In the García Armas case, Venezuela relied on the customary international law principle of ‘effective and dominant’ nationality to argue that the claimants could not invoke their Spanish nationality against Venezuela because it was merely formalistic, in contrast with their deeper actual ties to Venezuela (Mr. García Armas was born in Spain in 1944, moved to Venezuela in 1961, acquired Venezuela nationality in 1972, and allegedly lost his Spanish nationality between 1978 and 2004; Ms. García Gruber was born in Venezuela in 1980 and obtained Spanish nationality in 2003).

The claimants countered that nationality (and other) rules developed within the diplomatic protection framework cannot be applied to the detriment of relevant provisions in the BIT. As a preliminary matter, the tribunal rejected the application of customary nationality rules in the BIT context, which application it deemed necessary only when the text of the treaty was not sufficiently clear for its interpretation. In support of this conclusion, the arbitrators also cited to Article 17 of the Draft Articles on Diplomatic Protection, providing that ‘[t]he present draft articles do not apply to the extent that they are inconsistent with special rules of international law, such as treaty provisions for the protection of investments’.
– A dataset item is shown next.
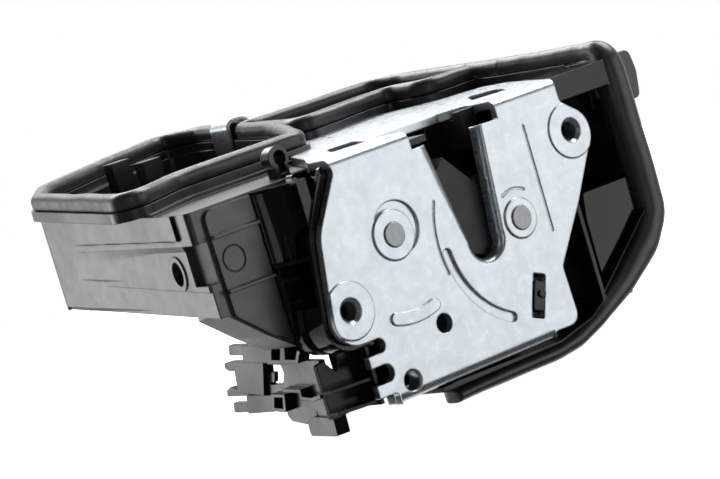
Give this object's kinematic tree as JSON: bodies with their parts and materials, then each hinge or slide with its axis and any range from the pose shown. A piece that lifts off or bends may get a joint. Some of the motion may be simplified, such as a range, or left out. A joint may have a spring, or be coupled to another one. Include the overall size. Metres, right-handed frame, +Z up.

Having found that BITs constitute ‘lex specialis’ between the contracting parties and are not ‘subject to the application of customary international law’, the tribunal deemed unnecessary to inquire into the claimants’ effective or dominant nationality.

The García Gruber tribunal next turned to the text of the BIT to determine whether the dual national claimants had standing to sue Venezuela under the treaty. Venezuela had argued that, on its face, the BIT’s definition of investor − ‘a physical person having the nationality of one of the Contracting Parties’ who invests in ‘the other Contracting Party’ − excluded physical persons with the nationality of both contracting parties. (free translation). Venezuela added that allowing dual nationals to sue their own state would go against the object and purpose of the treaty.
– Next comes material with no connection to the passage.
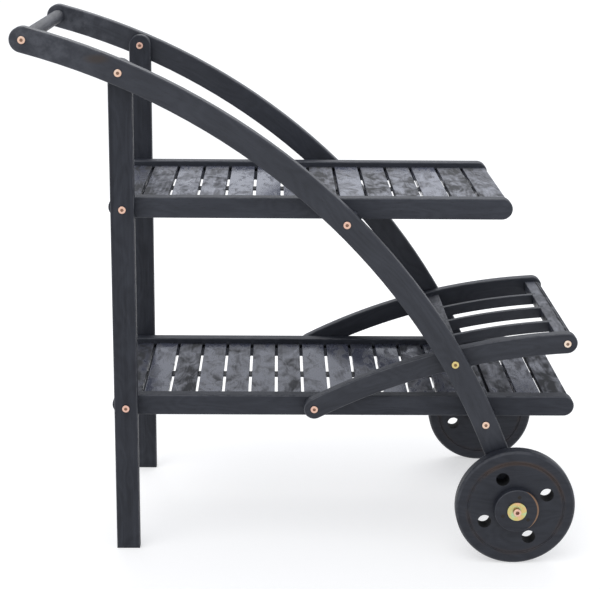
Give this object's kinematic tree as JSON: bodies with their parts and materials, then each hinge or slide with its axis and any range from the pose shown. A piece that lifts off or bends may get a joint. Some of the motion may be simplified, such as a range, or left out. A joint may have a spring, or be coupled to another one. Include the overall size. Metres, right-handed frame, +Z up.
{
  "type": "serving cart",
  "caption": "Wooden bar cart with two slatted trays, curved bows, a round handle, a bottle rack and two wheels; it rolls when lifted by the handle.",
  "frame": {"origin": "on the floor, under the middle of the whole cart's length and width", "axes": "+Z up, +X from the handle to the wheels and bottle rack, +Y to the left seen from the handle"},
  "size_m": [0.901, 0.5048, 0.868],
  "materials": {
    "frame_wood": "dark stained, satin",
    "slat_wood": "dark stained, worn satin",
    "wheel_wood": "dark stained, satin",
    "yellow_zinc": "yellow zinc plate",
    "dark_screws": "black"
  },
  "bodies": {
    "frame": {"axle_bolts": "yellow_zinc", "axle_washers": "yellow_zinc", "bow_left": "frame_wood", "bow_right": "frame_wood", "frame_bolts": "yellow_zinc", "frame_nuts": "yellow_zinc", "handle_bar": "frame_wood", "leg_left": "frame_wood", "leg_right": "frame_wood", "lower_batten": "frame_wood", "lower_rail_left": "frame_wood", "lower_rail_right": "frame_wood", "lower_slat_01": "slat_wood", "lower_slat_02": "slat_wood", "lower_slat_03": "slat_wood", "lower_slat_04": "slat_wood", "lower_slat_05": "slat_wood", "lower_slat_06": "slat_wood", "lower_slat_07": "slat_wood", "lower_slat_08": "slat_wood", "lower_slat_09": "slat_wood", "lower_slat_10": "slat_wood", "lower_slat_11": "slat_wood", "lower_slat_12": "slat_wood", "lower_slat_13": "slat_wood", "lower_slat_14": "slat_wood", "lower_slat_15": "slat_wood", "lower_slat_16": "slat_wood", "lower_slat_17": "slat_wood", "rack_arm_left": "frame_wood", "rack_arm_right": "frame_wood", "rack_crossbar_end": "frame_wood", "rack_crossbar_inner": "frame_wood", "rack_slat_1": "frame_wood", "rack_slat_2": "frame_wood", "rack_slat_3": "frame_wood", "tray_stretchers": "frame_wood", "upper_batten": "frame_wood", "upper_rail_left": "frame_wood", "upper_rail_right": "frame_wood", "upper_slat_01": "slat_wood", "upper_slat_02": "slat_wood", "upper_slat_03": "slat_wood", "upper_slat_04": "slat_wood", "upper_slat_05": "slat_wood", "upper_slat_06": "slat_wood", "upper_slat_07": "slat_wood", "upper_slat_08": "slat_wood", "upper_slat_09": "slat_wood", "upper_slat_10": "slat_wood", "upper_slat_11": "slat_wood", "upper_slat_12": "slat_wood", "upper_slat_13": "slat_wood", "upper_slat_14": "slat_wood"},
    "wheel_right": {"wheel_right": "wheel_wood", "hub_right": "wheel_wood", "hub_screws_right": "dark_screws"},
    "wheel_left": {"wheel_left": "wheel_wood", "hub_left": "wheel_wood", "hub_screws_left": "dark_screws"}
  },
  "joints": [
    {"name": "wheel_right_spin", "type": "hinge", "parent": "frame", "child": "wheel_right", "pos_m": [0.3495, -0.2207, 0.0975], "axis": [0, 1, 0], "continuous": true},
    {"name": "wheel_left_spin", "type": "hinge", "parent": "frame", "child": "wheel_left", "pos_m": [0.3495, 0.2207, 0.0975], "axis": [0, 1, 0], "continuous": true}
  ]
}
The claimants rejected Venezuela’s contention, noting that the expressions ‘one’ and ‘other’ in the definition of ‘investor’ only sought to establish that an investor must have at least one nationality different from the home state of the investment, and that the exclusion of dual nationals cannot be implied from these phrases. Moreover, the claimants pointed to Venezuela’s treaty practice to argue that, when treaty parties have sought to exclude dual nationals, they have done so expressly, as is the case of other BITs entered into by Venezuela with, for example, Italy, Canada, and Iran.

The tribunal sided with the claimants, holding that if the treaty did not impose any express limitation on dual nationals, it was ‘not possible to devoid of effect the nationality granted freely by a State and accepted as valid by the other’.

Venezuela had also argued the inclusion of ICSID as the primary method of dispute resolution in the treaty confirmed the treaty parties’ intent to exclude the possibility of being sued by their own nationals in an international arbitral forum (the Spain-Venezuela BIT provided for UNCITRAL arbitration if arbitration under the ICSID Convention and under the Additional Facility Rules were unavailable, or if the parties otherwise agreed on UNCITRAL arbitration).

In turn, the claimants pointed to the express exclusion of dual nationals under ICSID Article 25 in support of their argument that the ICSID exclusion cannot be generalized to other forms of arbitration that might be available under the BIT. The tribunal sided with the claimants, declining to extend the restrictions on claims by dual nationals under the ICSID Convention to a different arbitral regime.

The García Armas tribunal had no need to address whether ICSID’s dual nationality rule — to be tested on the date on which the parties consent to ICSID arbitration and the date of registration of the request for arbitration — incorporates an implicit requirement that the host state’s nationality must not be held at the time of the breach of the obligation in question. The possibility remains open that an investor with dual nationality at the time of the breach may pursue the ICSID route if he no longer holds the nationality of the state party to the dispute at the time of consent (unless the same dual nationality rule is stipulated in the applicable BIT).

García Armas  v. Venezuela highlights the asymmetry that may arise in the resolution of the question of standing of dual nationals by tribunals constituted under the ICSID Convention and under the UNCITRAL Arbitration Rules (or other arbitral rules that are silent on the question of dual nationality). It may be too soon to tell whether this case will open the floodgates of claims by dual nationals. But domestic investors seeking to ‘internationalize’ their investment would be well-advised to get a second (or third) passport.